A best practice is to identify the projects in advance and the list of projects shall be annexed to the partner contract.
5. A strategy requiring a specific budget
In the example here above, the first two projects will require extra effort from SYS CONTROL. The experience shows that the fact that SYS CONTROL works together with the EPC (becoming a partner) will not reduce in the short term the number of hours but increase the number of hours of the engineering department and will mechanically increase the price of the offer (the cost reduction of the ramp-up strategy will be achieved after some projects when the teams will reach good coordination).
To avoid the mechanical price increase to the partner which may alter the relationship, the global strategy, and the capacity to win together, the extra costs shall not be borne by the project but by another budget line. That is why the Business development director shall have a dedicated budget to execute properly the business development strategy.

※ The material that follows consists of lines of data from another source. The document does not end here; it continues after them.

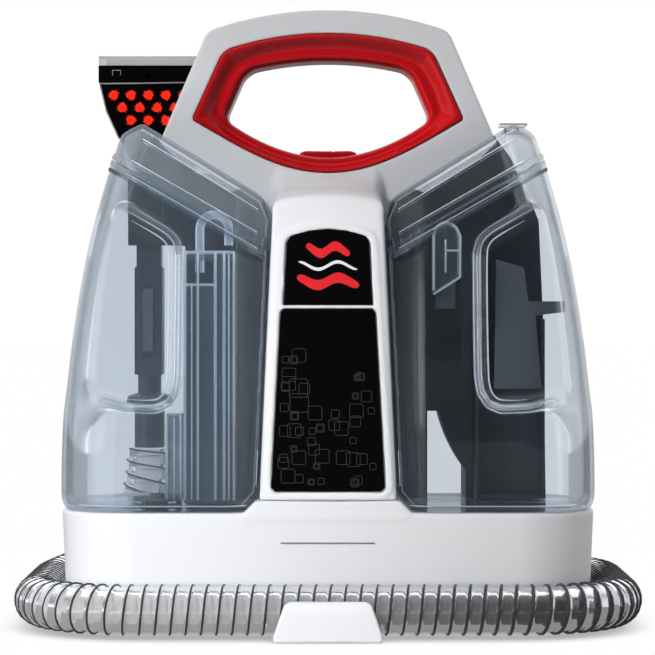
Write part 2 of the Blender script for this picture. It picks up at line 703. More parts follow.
# ---------------------------------------------------------------- grip, switch and hose rest
def grip_ring(x, y, z):
    outer, hole = grip_outer(x, z), grip_hole(x, z)
    # across the band: a thin outer lip, a sloping channel, then a bead round the hole
    part = np.clip(-outer / (-outer + np.maximum(hole, 0) + 1e-3), 0, 1)
    depth = 4.4 * ease(0.05, 0.55, part) - 1.9 * ease(0.60, 0.90, part)
    faces = (np.abs(y - HANDLE_Y) - 21.0 + depth) * 0.95
    ring = cut(round_max(outer, faces, 1.8), hole)
    ring = np.maximum(ring, round_max(-hole, faces, 7.0))
    pocket = np.maximum(np.abs(x) - 17.3, np.abs(y - HANDLE_Y) - 8.3)
    return cut(ring, np.maximum(pocket, between(z, 257, 275)))


def switch_tab(x, y, z):
    tab = rounded_box(x, y, z, (-17, 30, 259.6), (17, 46, 275), 1.4)
    tab = round_max(tab, z - bowed(x, 266.6, 0.0012), 1.4)
    tab = round_max(tab, (np.abs(x) - 17) * 0.6 + (z - 265.2) * 0.8, 2.0)
    stem = rod((x, y - HANDLE_Y), 2.6, z, 254.3, 262)
    groove = np.maximum(np.abs(x - 3.0) - 0.35, 266.0 - z)
    return np.minimum(cut(tab, groove), stem)


def hose_rest(x, y, z):
    outline = convex(x, z, [(-30.0, 0.2), (30.0, 0.2), (22.6, 21.6), (-22.6, 21.6)], 3.2)
    middle_y = -111.5 + 0.0008 * x * x + 0.045 * np.maximum(z - 15, 0) ** 2
    lip = round_max(outline, np.abs(y - middle_y) - 1.9, 1.4)
    arm = rounded_box(x, y, z, (-28.0, -112.4, 0.3), (28.0, -66, 1.4), 0.4)
    return soft_min(lip, arm, 1.2)


add_surface("grip_ring", grip_ring, (-82, 14, 250), (82, 62, 337), 0.8,
            "red_abs", "machine", "red_abs", "handle_grip")
add_surface("switch_tab", switch_tab, (-19, 28, 252), (19, 48, 270), 0.4,
            "red_abs", "switch_button", "red_abs", "power_switch")
add_surface("hose_rest", hose_rest, (-31, -116, -0.6), (31, -64, 24), 0.4,
            "white_abs", "machine", "white_abs", "hose_clip")

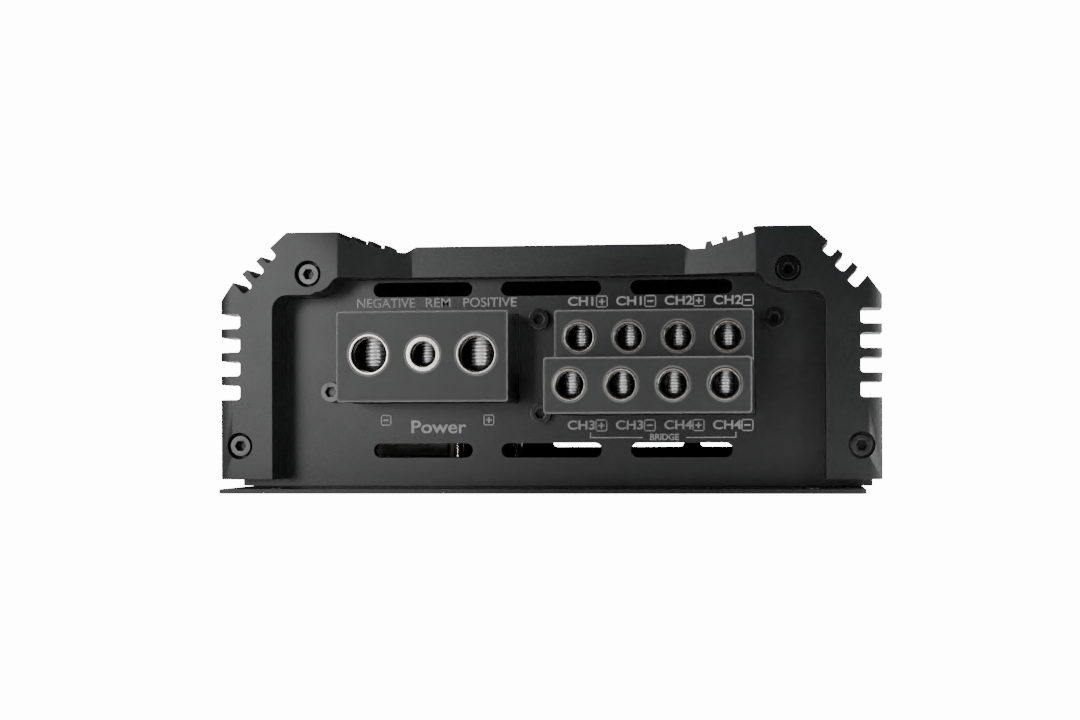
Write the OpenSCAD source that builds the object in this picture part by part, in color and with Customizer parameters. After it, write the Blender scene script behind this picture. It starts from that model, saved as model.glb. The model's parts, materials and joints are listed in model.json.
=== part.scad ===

The ramp-up strategy which was shown here above is adapted for the company selling solutions, However, manufacturers of products have as well leverage to deploy efficient business development strategy:
EPC technical staff can be trained on products.
Commissioning of some equipment can be performed by EPC.
Contracting with local companies to perform the. commissioning and maintenance of the equipment to reduce costs, increase reactivity and create value creation in the project country.
Resellers, value-added resellers, and representatives can participate in business development strategy
Work for your customers: identify for them opportunities that they might have not identified themselves, introduce them to the end user... When they will be in a position to bid on the tenders, you will drastically increase your possibilities to sell your products.
Invest in your relationships with your customers to convert them into partners and build a long term business development strategy.
A strategy based on ramp-up is not magic and quick rewarding but requires hard work, investment, and taking risks. But when it will be successful with the right partner, it secures a long term and recurrent business with the partner.